Now, to make the two percent improvement required some experimental ingenuity.  “We tuned the surface of our III-V solar cell on a subnanometer scale, transforming aluminum-indium phosphide into phosphate species and then depositing the catalyst on top,” says May.  “What was important here was that the photochemical transformation process was all done in situ.  This means that this interface never saw ambient air before the catalyst was deposited. That was very important because otherwise you will get charge-carrier recombination centers at the interface and this will reduce your overall device efficiency.”

Also the stability of these devices, complicated by chemical interactions between the electrolyte and the photovoltaic surface is still a far cry from current voltaics, although their prototypes ran for 40 hours.  “One year ago we had stabilities of a couple of seconds, and we have improved that by three-four orders of magnitude, so we are optimistic that we can improve that by another three or four orders of magnitude.”

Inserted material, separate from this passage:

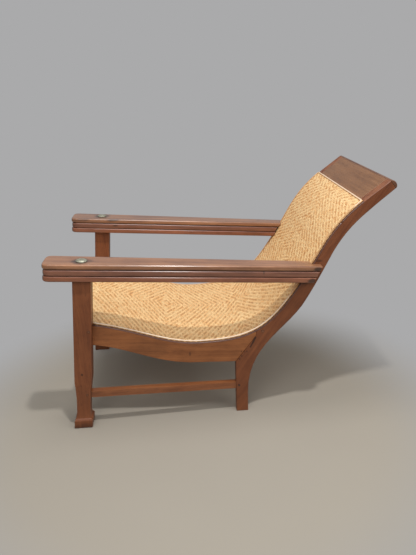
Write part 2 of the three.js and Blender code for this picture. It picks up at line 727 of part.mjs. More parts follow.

Ultimately, higher efficiencies, starting with 18–20% will allow the conversion of solar energy into hydrogen  to become part of the burgeoning hydrogen economy.  “In Germany we have a company that uses windmills connected to electrolyzers and they inject the hydrogen directly into the methane gas grid; you can do that up to five volume percent without changing the grid.  This also forms some storage capacity if you have an overcapacity of electricity in the grid,” says May.